By Anna Noble
Content warning: mentions of rape.
With life slowly returning to ‘normality’, the UK government have a new problem: normal reality. Everyday issues such as an overstretched NHS, or a criminal justice system at breaking point, can no longer be put on standby in favour of dealing with the pandemic. With few answers on how to address such significant issues in society, the government appear to have adopted a new policy: shift the blame.
Boris Johnson caused outrage recently by blaming the court backlog plaguing the criminal justice system on “do-gooder” defence lawyers. Yet this could not be further from the truth. Dominic Raab and his predecessor Robert Buckland have also blamed solely the pandemic for creating the court backlog. It is true that the pandemic undoubtedly made the situation worse. A case is now considered lucky if it only faces a two-year delay until it is heard in court; three or even four years is now not uncommon. Yet the pandemic has also provided a convenient excuse, which arguably tells only half a story.
The criminal justice system has been at breaking point for a long time. The backlog of cases was significant even prior to the pandemic, when criminal cases would already routinely wait up to two years to be heard. In March 2020, The Law Society Gazette reported that figures from October-December 2019 showed that the number of outstanding cases had increased by 13% from 2018, causing the biggest backlog of cases since 2017.
The Ministry of Justice has also had its budget cut in real terms by 25% in the past decade. The impact of this cannot be dismissed in terms of real world consequences. It should also be considered that crime has on average increased since 2010, yet the total number of prosecutions has decreased. This has meant historically low prosecution rates, particularly for crimes such as rape. In 2020, less than one in 60 cases lead to a defendant being charged. Fewer still resulted in prosecution.

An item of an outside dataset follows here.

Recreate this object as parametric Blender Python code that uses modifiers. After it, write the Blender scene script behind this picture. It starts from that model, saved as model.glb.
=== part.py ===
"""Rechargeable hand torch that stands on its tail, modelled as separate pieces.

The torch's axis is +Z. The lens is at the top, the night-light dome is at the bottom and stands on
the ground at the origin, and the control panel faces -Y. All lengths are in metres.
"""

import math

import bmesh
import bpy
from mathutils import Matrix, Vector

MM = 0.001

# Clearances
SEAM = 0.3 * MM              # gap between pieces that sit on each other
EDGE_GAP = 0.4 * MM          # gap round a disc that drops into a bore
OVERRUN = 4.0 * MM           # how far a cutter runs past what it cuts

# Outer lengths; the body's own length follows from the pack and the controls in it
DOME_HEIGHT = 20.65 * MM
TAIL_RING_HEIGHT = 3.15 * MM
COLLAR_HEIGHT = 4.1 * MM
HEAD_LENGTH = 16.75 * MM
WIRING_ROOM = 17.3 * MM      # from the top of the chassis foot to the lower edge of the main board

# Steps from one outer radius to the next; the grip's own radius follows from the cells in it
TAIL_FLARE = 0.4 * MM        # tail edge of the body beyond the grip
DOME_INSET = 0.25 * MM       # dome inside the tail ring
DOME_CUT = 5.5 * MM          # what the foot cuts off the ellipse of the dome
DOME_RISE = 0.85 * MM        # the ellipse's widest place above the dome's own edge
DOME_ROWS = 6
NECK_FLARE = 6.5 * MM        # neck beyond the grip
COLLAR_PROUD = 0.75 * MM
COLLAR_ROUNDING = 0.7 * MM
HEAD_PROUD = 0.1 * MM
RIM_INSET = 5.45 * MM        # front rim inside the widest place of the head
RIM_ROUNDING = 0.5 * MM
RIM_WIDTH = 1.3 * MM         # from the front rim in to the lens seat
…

Rape prosecutions have statistically been falling for the past half-decade. The Guardian reported that the year up until March 2020, prior to the first lockdown, the Crown Prosecution Service (CPS) prosecuted and convicted fewer people for rape than any other year on record, despite reported cases rising. In real terms, this meant that in the year of March 2019-2020, with 1000 prosecutions, fewer rapists were prosecuted in comparison to 2018, a statistic that the Victims Commissioner for England and Wales, Dame Vera Braid, called “utterly shameful”.
Cuts to the CPS must also be appreciated as contributing to court backlog and falling prosecution rates in 2018/19. Statistics provided by the House of Commons Library show that there were 5,684 full-time equivalent CPS staff in post in 2018/2019, whereas in 2010/2011 this figure was 8,094. This is a reduction of 29.8%. Access to legal aid also reduced by 35% (over a third) between 2010/11 and 2018/19, with many defendants now finding that they do not qualify. Some have been forced to represent themselves in court as they cannot afford legal representation. This is concerning as it raises issues about whether such defendants will get a fair trial and questions of ‘equality of arms’ before court.

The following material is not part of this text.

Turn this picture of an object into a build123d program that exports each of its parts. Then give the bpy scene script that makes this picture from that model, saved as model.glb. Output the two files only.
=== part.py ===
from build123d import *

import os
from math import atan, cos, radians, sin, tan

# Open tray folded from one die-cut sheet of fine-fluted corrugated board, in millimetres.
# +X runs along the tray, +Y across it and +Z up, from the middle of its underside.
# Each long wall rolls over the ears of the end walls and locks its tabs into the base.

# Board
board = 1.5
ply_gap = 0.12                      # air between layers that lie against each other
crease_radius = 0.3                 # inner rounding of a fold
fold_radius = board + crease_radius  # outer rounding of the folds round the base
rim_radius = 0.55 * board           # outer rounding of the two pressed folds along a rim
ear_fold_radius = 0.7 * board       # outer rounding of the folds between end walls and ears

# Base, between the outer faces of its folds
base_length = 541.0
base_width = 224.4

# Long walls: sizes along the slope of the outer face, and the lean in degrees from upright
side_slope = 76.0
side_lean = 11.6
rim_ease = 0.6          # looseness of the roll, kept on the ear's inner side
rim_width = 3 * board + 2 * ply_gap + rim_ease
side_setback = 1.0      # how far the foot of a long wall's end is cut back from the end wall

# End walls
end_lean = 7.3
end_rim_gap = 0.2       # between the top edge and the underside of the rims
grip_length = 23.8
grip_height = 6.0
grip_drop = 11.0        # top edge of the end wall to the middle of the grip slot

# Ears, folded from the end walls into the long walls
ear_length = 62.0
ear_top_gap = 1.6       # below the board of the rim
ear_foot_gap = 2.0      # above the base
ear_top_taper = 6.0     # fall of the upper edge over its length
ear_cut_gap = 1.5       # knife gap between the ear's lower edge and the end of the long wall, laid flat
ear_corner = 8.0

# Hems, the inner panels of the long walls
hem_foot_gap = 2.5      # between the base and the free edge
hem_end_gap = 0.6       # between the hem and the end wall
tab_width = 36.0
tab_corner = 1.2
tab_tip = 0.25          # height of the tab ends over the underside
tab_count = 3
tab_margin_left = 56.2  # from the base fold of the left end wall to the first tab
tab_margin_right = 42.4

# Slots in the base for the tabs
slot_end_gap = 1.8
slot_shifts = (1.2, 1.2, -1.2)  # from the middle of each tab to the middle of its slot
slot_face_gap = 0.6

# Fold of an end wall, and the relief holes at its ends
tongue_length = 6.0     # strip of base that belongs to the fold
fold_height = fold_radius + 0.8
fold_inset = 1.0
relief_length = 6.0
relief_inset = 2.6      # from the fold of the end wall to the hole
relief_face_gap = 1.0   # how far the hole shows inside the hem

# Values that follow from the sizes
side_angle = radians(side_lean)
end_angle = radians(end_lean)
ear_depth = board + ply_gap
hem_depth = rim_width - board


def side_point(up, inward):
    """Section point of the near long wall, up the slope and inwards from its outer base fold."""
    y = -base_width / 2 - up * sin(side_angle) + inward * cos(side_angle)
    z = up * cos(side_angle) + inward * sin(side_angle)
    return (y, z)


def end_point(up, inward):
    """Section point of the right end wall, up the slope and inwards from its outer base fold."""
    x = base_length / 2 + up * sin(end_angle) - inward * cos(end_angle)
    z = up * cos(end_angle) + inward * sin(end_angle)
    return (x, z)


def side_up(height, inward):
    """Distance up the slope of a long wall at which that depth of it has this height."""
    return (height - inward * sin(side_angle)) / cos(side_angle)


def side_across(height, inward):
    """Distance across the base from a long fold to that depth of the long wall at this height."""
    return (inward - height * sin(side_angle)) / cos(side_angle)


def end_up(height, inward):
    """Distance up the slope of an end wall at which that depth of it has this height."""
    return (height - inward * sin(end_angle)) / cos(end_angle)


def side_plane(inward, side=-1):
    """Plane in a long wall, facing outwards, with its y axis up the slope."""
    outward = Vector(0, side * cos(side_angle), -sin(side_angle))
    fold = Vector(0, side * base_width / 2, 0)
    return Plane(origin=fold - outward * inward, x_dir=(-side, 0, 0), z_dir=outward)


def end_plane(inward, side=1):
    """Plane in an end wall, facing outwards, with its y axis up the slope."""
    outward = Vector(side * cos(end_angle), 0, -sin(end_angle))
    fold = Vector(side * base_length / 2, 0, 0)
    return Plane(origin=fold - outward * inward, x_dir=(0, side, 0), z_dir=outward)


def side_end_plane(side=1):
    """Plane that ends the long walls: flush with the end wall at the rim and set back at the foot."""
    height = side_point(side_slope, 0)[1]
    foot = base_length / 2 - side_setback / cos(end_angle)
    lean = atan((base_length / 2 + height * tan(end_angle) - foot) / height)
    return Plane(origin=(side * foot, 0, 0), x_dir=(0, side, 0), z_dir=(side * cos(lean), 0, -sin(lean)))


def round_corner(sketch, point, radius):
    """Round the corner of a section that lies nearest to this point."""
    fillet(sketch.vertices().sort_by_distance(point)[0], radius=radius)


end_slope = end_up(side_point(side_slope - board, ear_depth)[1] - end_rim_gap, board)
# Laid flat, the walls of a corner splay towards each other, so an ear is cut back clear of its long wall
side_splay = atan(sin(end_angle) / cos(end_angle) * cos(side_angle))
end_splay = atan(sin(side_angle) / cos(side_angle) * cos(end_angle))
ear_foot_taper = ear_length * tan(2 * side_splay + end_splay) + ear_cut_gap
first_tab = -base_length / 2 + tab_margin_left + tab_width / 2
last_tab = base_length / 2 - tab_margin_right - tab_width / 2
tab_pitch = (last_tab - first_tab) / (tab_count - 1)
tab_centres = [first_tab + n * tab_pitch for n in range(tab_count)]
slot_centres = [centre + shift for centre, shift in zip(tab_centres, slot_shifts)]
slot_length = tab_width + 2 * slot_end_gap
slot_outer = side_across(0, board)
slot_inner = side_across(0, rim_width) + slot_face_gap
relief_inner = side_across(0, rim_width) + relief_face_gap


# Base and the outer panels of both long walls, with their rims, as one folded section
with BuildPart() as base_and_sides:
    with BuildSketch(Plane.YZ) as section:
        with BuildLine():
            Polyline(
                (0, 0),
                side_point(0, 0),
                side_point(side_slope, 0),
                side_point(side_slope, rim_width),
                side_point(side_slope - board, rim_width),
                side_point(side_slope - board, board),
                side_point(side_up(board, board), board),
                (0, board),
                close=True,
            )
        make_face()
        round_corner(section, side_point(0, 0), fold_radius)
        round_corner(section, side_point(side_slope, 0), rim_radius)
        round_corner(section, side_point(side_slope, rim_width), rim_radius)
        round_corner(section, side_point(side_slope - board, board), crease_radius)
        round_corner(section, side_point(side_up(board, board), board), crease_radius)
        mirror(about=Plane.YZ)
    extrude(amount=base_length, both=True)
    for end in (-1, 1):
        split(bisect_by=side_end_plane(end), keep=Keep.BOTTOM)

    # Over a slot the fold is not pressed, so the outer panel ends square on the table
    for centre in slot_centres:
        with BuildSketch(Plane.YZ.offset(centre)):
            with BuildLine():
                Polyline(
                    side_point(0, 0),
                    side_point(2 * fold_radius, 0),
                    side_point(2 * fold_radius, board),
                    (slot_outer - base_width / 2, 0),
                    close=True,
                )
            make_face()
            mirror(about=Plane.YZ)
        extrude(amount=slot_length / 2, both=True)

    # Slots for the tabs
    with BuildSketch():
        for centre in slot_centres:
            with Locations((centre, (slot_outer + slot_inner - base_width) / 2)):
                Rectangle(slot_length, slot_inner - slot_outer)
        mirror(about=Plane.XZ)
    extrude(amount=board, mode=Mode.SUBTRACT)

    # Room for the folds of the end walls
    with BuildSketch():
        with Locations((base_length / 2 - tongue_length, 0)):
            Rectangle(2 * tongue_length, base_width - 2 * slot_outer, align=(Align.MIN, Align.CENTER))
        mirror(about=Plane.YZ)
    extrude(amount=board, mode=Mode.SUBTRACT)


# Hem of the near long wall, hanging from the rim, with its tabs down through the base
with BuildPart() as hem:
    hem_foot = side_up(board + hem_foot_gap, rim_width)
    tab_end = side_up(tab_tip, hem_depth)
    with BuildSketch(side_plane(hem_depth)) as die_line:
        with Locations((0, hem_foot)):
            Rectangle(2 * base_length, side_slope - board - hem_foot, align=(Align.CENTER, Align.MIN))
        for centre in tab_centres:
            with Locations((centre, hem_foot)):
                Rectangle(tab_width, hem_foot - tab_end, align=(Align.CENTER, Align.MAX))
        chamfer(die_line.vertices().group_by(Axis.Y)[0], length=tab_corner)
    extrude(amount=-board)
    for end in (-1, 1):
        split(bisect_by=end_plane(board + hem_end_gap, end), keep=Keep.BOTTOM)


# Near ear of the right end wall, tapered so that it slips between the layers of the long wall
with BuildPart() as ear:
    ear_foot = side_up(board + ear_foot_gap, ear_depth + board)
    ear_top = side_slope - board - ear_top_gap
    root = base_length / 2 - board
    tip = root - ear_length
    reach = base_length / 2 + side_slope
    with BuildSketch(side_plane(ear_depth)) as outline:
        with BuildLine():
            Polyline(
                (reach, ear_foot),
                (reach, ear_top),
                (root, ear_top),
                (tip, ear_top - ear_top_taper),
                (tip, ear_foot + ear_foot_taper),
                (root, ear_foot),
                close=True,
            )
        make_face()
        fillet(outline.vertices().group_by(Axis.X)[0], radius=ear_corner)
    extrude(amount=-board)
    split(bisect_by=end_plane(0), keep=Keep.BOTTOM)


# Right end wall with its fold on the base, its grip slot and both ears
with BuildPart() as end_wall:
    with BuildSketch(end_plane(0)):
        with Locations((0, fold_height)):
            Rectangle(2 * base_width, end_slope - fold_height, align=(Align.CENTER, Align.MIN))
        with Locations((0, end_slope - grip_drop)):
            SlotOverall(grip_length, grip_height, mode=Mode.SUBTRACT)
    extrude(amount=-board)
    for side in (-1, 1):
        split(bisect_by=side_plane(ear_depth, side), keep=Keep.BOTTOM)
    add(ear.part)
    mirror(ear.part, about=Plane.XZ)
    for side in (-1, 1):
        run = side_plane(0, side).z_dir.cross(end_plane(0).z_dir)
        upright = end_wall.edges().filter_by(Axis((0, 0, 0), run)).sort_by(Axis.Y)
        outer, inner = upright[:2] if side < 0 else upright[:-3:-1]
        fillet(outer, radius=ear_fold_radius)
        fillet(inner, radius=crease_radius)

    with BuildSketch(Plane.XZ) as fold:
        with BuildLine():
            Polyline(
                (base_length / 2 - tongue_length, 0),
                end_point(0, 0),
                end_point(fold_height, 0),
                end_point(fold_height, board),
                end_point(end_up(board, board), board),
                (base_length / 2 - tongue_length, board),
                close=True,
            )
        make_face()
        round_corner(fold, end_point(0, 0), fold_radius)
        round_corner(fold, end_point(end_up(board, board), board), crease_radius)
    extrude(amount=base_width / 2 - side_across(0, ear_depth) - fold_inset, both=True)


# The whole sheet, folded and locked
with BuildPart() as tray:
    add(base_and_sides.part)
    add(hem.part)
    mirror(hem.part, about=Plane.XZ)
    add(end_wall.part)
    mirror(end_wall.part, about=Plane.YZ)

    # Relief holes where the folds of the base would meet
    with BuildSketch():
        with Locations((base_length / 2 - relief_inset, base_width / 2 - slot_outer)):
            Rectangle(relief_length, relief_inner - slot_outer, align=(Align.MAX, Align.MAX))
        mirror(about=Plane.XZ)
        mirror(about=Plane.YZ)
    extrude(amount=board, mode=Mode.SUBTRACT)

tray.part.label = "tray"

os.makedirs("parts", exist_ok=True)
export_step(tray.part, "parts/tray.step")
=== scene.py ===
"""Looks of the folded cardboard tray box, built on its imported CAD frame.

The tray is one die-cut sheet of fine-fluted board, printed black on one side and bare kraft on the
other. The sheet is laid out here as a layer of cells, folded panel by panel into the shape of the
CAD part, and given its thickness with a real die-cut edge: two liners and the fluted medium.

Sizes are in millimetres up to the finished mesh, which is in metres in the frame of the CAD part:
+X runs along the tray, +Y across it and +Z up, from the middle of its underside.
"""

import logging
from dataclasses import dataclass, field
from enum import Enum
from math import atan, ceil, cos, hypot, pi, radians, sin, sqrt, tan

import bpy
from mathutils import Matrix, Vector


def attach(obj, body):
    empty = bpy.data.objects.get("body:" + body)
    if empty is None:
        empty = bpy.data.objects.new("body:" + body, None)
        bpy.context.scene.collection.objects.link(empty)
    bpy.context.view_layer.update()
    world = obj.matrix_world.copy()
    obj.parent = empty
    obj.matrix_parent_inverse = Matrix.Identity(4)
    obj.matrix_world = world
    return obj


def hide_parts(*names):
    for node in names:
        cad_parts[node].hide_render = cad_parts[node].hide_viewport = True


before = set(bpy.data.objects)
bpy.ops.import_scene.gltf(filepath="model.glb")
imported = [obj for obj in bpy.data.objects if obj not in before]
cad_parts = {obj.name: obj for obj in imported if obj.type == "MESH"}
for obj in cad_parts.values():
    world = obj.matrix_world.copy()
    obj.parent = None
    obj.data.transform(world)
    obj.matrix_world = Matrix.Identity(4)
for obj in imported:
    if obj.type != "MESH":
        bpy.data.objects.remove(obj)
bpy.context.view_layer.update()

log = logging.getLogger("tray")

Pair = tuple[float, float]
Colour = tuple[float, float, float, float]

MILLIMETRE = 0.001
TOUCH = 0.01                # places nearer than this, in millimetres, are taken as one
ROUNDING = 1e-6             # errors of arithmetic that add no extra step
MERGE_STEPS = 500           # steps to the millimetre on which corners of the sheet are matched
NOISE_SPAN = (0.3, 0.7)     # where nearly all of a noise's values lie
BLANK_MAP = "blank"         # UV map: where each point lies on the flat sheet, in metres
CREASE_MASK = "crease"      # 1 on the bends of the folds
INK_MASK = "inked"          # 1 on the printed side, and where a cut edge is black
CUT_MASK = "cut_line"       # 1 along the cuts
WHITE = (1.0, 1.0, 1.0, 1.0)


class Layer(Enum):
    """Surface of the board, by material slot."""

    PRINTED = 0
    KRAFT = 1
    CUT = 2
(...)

It is clear from the statistics that there are deep flaws and failings contributing to the current crisis within the criminal justice system. Austerity and a decade of cuts have impacted the justice system and left it vulnerable to the impact of the pandemic.
Further, it seems disingenuous for Boris Johnson to blame defence lawyers for lowering prosecution rates and causing a criminal backlog by producing a “a spurious or otherwise reason why the defendant might have thought consent was given”. The job of a defence lawyer is to represent their client and offer an alternative explanation of events to that of the prosecution. Johnson, in effect, is criticising lawyers for simply doing their jobs. This is concerning. In doing so, Johnson is arguably attacking the very notion of a free trial and the presumption of innocence until proven guilty.
Lawyers united to condemn Johnson’s comments. A whistle-blower and author who goes by the pseudonym ‘The Secret Barrister’ wrote on Twitter that Johnson was a “liar” and that the “chronic delays in criminal justice are not caused by the defence, nor by [Covid-19]”, but instead by “this government’s savage cuts to every part of the criminal justice system”. The former president of the London Criminal Courts Solicitors’ Association, Johnathan Black, echoed this sentiment, arguing that whilst Johnson and the government blamed lawyers instead of reflecting on their own failings, “we have no chance of sorting this mess out.”
The government needs to recognise that the criminal justice system is practically collapsing because of chronic underfunding under Tory governance. Their attempts to shift the blame seem blatant and surely cannot be accepted.